Many of you have probably been told that when using the English word LORD, Lord or lord, that you are actually calling on baal, and that ba'al means lord. Well, not exactly. The Hebrew word ba'al refers to one who rules or masters. So you can see that the meaning is akin to the word 'adonay. It is a perfectly good Hebrew word that generally is used to refer to a husband or a married man. It is made up of the letters bet, ayin and lamed. These letters mean the leader of the house who watches. This is why it is used to refer to a husband in a marriage. It is used twice of the Creator Himself.
"For thy Maker is thine husband; the LORD of hosts is his name; and thy Redeemer the Holy One of Israel; The God of the whole earth shall he be called."

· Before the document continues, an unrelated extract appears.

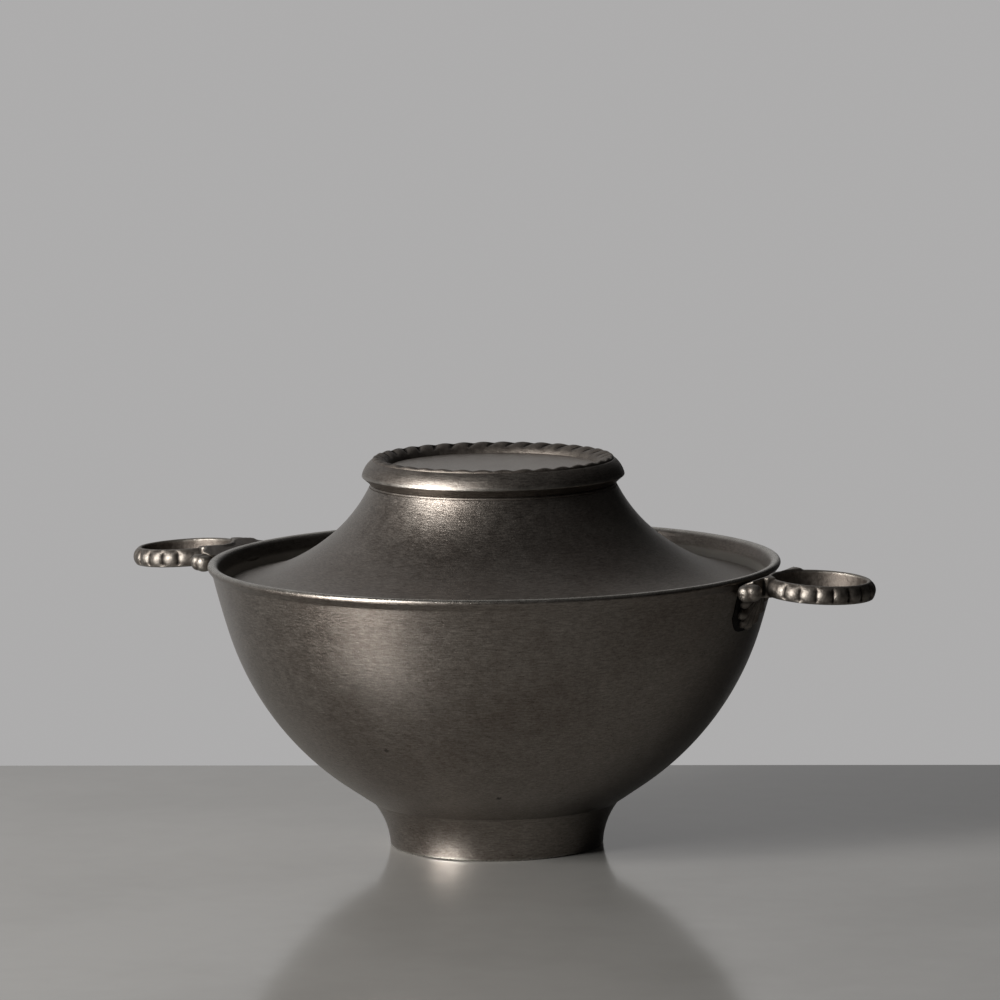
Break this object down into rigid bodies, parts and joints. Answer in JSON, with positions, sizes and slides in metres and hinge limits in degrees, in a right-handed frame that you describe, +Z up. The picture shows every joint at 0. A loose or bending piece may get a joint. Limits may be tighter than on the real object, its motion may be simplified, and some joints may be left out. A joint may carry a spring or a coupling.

"Turn, O backsliding children, saith the LORD; for I am married unto you: and I will take you one of a city, and two of a family, and I will bring you to Zion:"
If you look this word up in one of our americanized Hebrew lexicons, you will find that one of the main definitions is lord. This is because the editors of the lexicon chose the English word 'lord' to have the closest meaning to this Hebrew word. Because ba'al is a common noun, it must be translated. But this does not mean that ba'al means lord. Ba'al means what it means. Because some culture chose to use this word to refer to their gods or lords, does not mean that in Hebrew ba'al means lord. Assuming a belief in Hebrew being the best modern representation of the first proto-semitic language, it is easily understandable how the first languages to break off and separate in the beginning would have common syllabary's and alphabets. In turning away from the one God of creation, the scattered people after the tower of Babel would begin to worship other beings or predominantly inanimate objects. The names of these objects of worship would naturally be similar to many names and words of the original tongue. Because a group of people called the name of their pagan god ba'al, does not make the Hebrew word ba'al a pagan word. There are many gods in various cultures scattered throughout the world who have names very familiar in Hebrew. Jah, Yaw, Amun, Set, Sobek, Shiva, Allah, Adonis, Ashur, Shamash, Gaal, Pah, Dagon and Yam are but a few.
From a strictly linguistic (how language works) point of view, the words YHVH and Adonay are proper nouns and should be transliterated and pronounced as such. The common nouns 'adon and 'elohiym should be translated. The translation of 'elohiym to 'God' will be covered in our next time together. I have also chosen to write the rest of this series based upon the questions I will get on what I have written so far. Please be patient with me concerning keeping up with the postings on the web site. I am not whining mind you, for I am a most fortunate and blessed man. But through the multiple mediums we are working with right now, I am dancing as fast as I can. Blessings to you.